From: Zheng Li <zhengli10(at)gmail(dot)com>
To: Tomas Vondra <tomas(dot)vondra(at)enterprisedb(dot)com>
Cc: Amit Kapila <amit(dot)kapila16(at)gmail(dot)com>, Petr Jelinek <petr(dot)jelinek(at)enterprisedb(dot)com>, Peter Eisentraut <peter(dot)eisentraut(at)enterprisedb(dot)com>, PostgreSQL Hackers <pgsql-hackers(at)lists(dot)postgresql(dot)org>
Subject: Re: logical decoding and replication of sequences
Date: 2022-05-25 20:42:29
Message-ID: CAAD30U+FD+QprMqY8wPo2n+3eS7B8=f2XYNjrUC9Sq-OFp6zDA@mail.gmail.com
Views: Raw Message | Whole Thread | Download mbox | Resend email
Thread:
Lists: pgsql-hackers

> But of course, if we expect/require to have a perfect snapshot for that
> exact position in the transaction, this won't work. IMO the whole idea
> that we can have non-transactional bits in naturally transactional
> decoding seems a bit suspicious (at least in hindsight).
>
> No matter what we do for sequences, though, this still affects logical
> messages too. Not sure what to do there :-(

Hi, I spent some time trying to understand this problem while I was
evaluating its impact on the DDL replication in [1]. I think for DDL
we could always remove the
non-transactional bits since DDL will probably always be processed
transactionally.

I attempted to solve the problem for messages. Here is a potential
solution by keeping track of
the last decoded/acked non-transactional message/operation lsn and use
it to check if a non-transactional message record should be skipped
during decoding,
to do that I added new fields
ReplicationSlotPersistentData.non_xact_op_at,
XLogReaderState.NonXactOpRecPtr and
SnapBuild.start_decoding_nonxactop_at.
This is the end LSN of the last non-transactional message/operation
decoded/acked. I verified this approach solves the issue of
missing decoding of non-transactional messages under
concurrency/before the builder state reaches SNAPBUILD_CONSISTENT.
Once
the builder state reach SNAPBUILD_CONSISTENT, the new field
ReplicationSlotPersistentData.non_xact_op_at can be set
to ReplicationSlotPersistentData.confirmed_flush.

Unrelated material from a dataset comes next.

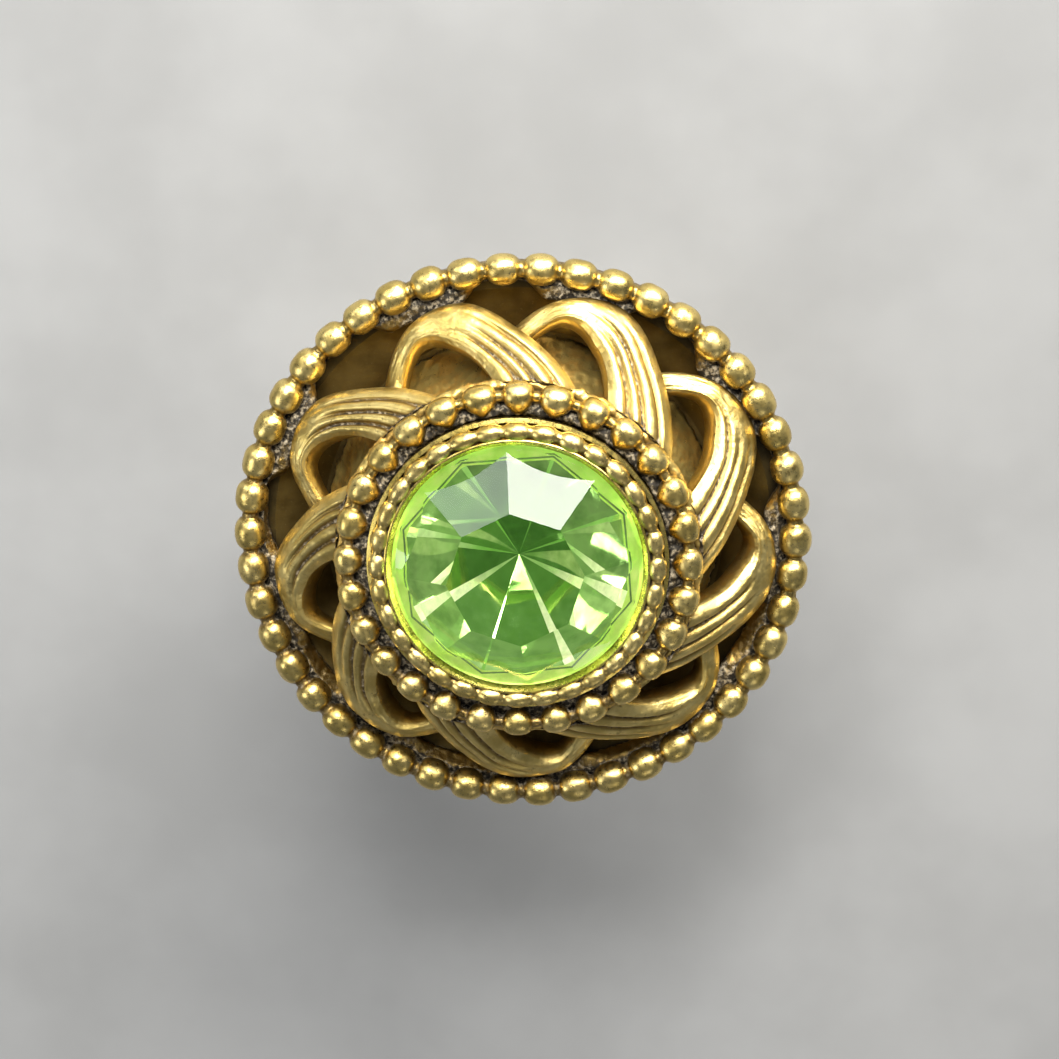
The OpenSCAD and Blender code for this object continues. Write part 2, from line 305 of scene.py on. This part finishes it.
def mirror_foil(name):
    """Silvered foil with painted reflections and painted glints. One face attribute sets each facet lighter
    or darker in place of what it would reflect; the other makes facets emit light as painted glints, more
    towards the girdle: 0.5 is green, 1 is cream."""
    s = Shader(name)
    wrinkle = s.noise(1.2, 3.0)
    painted_light = s.add("ShaderNodeAttribute", {"attribute_name": "painted_light"}).outputs["Fac"]
    patchy = s.math("ADD", painted_light, s.ramp(wrinkle, 0.3, 0.7, -0.08, 0.08), clamp=True)
    # Painted reflection: the foil's colour runs from dark green to near white facet by facet, in place of
    # what each facet would reflect
    colour = s.mix(patchy, rgb(0.10, 0.16, 0.04), rgb(1.0, 1.0, 0.92))
    flat = s.add("ShaderNodeVectorMath", {"operation": "MULTIPLY"}, i0=s.place, i1=(1.0, 1.0, 0.0))
    away = s.add("ShaderNodeVectorMath", {"operation": "LENGTH"}, i0=flat.outputs["Vector"]).outputs["Value"]
    # Painted glints: chosen facets of the foil emit green to cream light, stronger towards the girdle, though
    # it is no lamp
    painted_glint = s.add("ShaderNodeAttribute", {"attribute_name": "painted_glint"}).outputs["Fac"]
    painted_glint = s.math("MULTIPLY", painted_glint, s.ramp(away, PAINTED_GLINT_IN * MM, PAINTED_GLINT_OUT * MM, PAINTED_GLINT_LEAST, 1.0))
    faint = s.mix(s.ramp(painted_glint, 0.0, 0.5), BLACK, PAINTED_GLINT_GREEN)
    lit = s.mix(s.ramp(painted_glint, 0.5, 1.0), faint, PAINTED_GLINT_CREAM)
    lit = s.mix(s.ramp(s.noise(2.0, 4.0), 0.3, 0.7, 0.0, 0.35), lit, PAINTED_GLINT_DIM)
    gloss = s.ramp(wrinkle, 0.3, 0.7, 0.02, 0.06)
    s.finish(Base_Color=colour, Metallic=1.0, Roughness=gloss)
    return s.finish(Emission_Color=lit, Emission_Strength=0.9)


def glowing_rim(name):
    """Underside of the girdle, with a painted glow: a yellow-green colour and a weak emission in place of the
    light that runs along the glass.
    """
    s = Shader(name)
    streak = s.noise(1.5, 4.0)
    colour = s.mix(s.ramp(streak, 0.3, 0.7), rgb(0.62, 0.78, 0.13), rgb(0.82, 0.90, 0.26))
    s.finish(Base_Color=colour, Metallic=1.0, Roughness=0.35)
    # Painted glow: the girdle's underside emits its own colour
    return s.finish(Emission_Color=colour, Emission_Strength=0.05)


def green_glass(name):
    """Clear glass whose colour deepens with the length of the path through it, with a painted glow: the crown
    facets and the volume emit green light in place of the light the stone would show.
    """
    s = Shader(name)
    seeds = s.noise(3.0, 2.0)
    bump = s.add("ShaderNodeBump", Strength=0.03, Distance=0.02 * MM, Height=seeds)
    tint = s.mix(s.ramp(seeds, 0.3, 0.7), rgb(0.93, 0.99, 0.88), rgb(0.97, 1.0, 0.93))
    painted_light = s.add("ShaderNodeAttribute", {"attribute_name": "painted_light"}).outputs["Fac"]
    patches = s.ramp(s.noise(0.8, 3.0), 0.3, 0.65, 0.5, 1.2)
    # Painted glow: the crown facets emit green light, set facet by facet and in patches, in place of the
    # light the stone would show
    painted_glow = s.mix(s.math("MULTIPLY", painted_light, patches), DEEP_PAINTED_GLOW, PALE_PAINTED_GLOW)
    s.finish(Base_Color=tint, Roughness=0.0, IOR=1.56, Transmission_Weight=1.0, Normal=bump.outputs["Normal"])
    s.finish(Emission_Color=painted_glow, Emission_Strength=1.0)
    absorb = s.add("ShaderNodeVolumeAbsorption", Color=rgb(0.60, 0.97, 0.20), Density=52.0)
    # Painted glow: the glass volume emits green light though it is no lamp
    glow = s.add("ShaderNodeEmission", Color=rgb(0.28, 1.0, 0.06), Strength=10.0)
    both = s.add("ShaderNodeAddShader", i0=absorb.outputs["Volume"], i1=glow.outputs["Emission"])
    s.tree.links.new(both.outputs["Shader"], s.out.inputs["Volume"])
    return s.material


def pale_floor(name):
    """Matt floor with a faint mottle."""
    s = Shader(name)
    mottle = s.noise(0.08, 4.0)
    colour = s.mix(s.ramp(mottle, 0.3, 0.7), rgb(0.25, 0.25, 0.245), rgb(0.29, 0.29, 0.285))
    return s.finish(Base_Color=colour, Roughness=0.8)


# ---------------------------------------------------------------- bead rows


# Side of the ring, the lower left, where the bead rows get painted shade because less light falls there
SHADED_SIDE = math.radians(240)
BETWEEN_DARK, TAIL_DARK = 0.35, 0.3


def bead_wire(name, row, count, material, *, seed, length, neck, wobble, swell, tail=0.0, side_shade=0.0):
    """A row of beads drawn as one wire whose thickness swells into each bead. length is a bead's
    half length along the row; neck is the wire's radius between beads; wobble is how much the
    beads differ; swell is a bead's size against the CAD's, with the outer side kept in place;
    tail draws its inner side out into a teardrop; the last argument paints shade on the row, darkest towards
    the lower left of the ring."""
    rand = random.Random(seed)
    middle = row["r"] - row["bead"] * (swell - 1)
    around, along, squareness = 24, 26, 2.5
    pitch = TAU / count
    half = row["r"] * pitch / 2
    rings, patina_and_shade = [], []
    for i in range(count):
        size = row["bead"] * swell * (1 - rand.uniform(0.0, wobble))
        reach = length * (1 + rand.uniform(-0.5, 0.5) * wobble)
        lift = rand.uniform(-0.5, 0.5) * wobble * row["bead"] * 0.1
        drift = rand.uniform(-0.5, 0.5) * wobble * row["bead"]
        for k in range(along):
            ds = (2 * (k + 0.5) / along - 1) * half
            off = min(1.0, abs(ds - drift) / reach)
            ball = size * (1 - off**squareness) ** (1 / squareness)
            r = (ball**8 + neck**8) ** 0.125
            angle = (i + 0.5) * pitch + ds / row["r"] - pitch / 2
            between = smooth(0.7, 1.0, off)
            # Painted shade: the row darkens towards the lower left of the ring
            tarnish_and_shade = side_shade * smooth(-0.3, 0.8, math.cos(angle - SHADED_SIDE))
            pull = tail * math.exp(-((ds / (0.45 * length)) ** 2))
            ring = []
            for j in range(around):
                a = TAU * j / around
                at = Vector((i * 3.7 + ds, math.cos(a), math.sin(a)))
                rough = 0.04 * noise.noise(at * 1.7) + 0.12 * between * noise.noise(at * 5.0)
                rr = min(r * (1 + rough), row["bead"] * swell)
                inward = max(0.0, -math.cos(a)) ** 3 * pull
                out = rr * math.cos(a) - inward
                ring.append(polar(middle + out, angle, row["z"] + lift + rr * math.sin(a)))
                patina_and_shade.append(BETWEEN_DARK * between + TAIL_DARK * min(1.0, 3 * inward) + tarnish_and_shade)
            rings.append(ring)
    return skin(name, rings, material, closed=True, patina_and_shade=patina_and_shade)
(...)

Similar to the sequence issue, here is the test case for logical messages:

Test concurrent execution in 3 sessions that allows pg_logical_emit_message in
session-2 to happen before we reach a consistent point and commit
happens after a consistent point:

Session-2:

Begin;
SELECT pg_current_xact_id();

Session-1:
SELECT 'init' FROM pg_create_logical_replication_slot('test_slot',
'test_decoding', false, true);

Session-3:

Begin;
SELECT pg_current_xact_id();

Session-2:

Commit;
Begin;
SELECT pg_logical_emit_message(true, 'test_decoding', 'msg1');
SELECT pg_logical_emit_message(false, 'test_decoding', 'msg2');

Session-3:

Commit;

Session-1: (at this point, the session will crash without the fix)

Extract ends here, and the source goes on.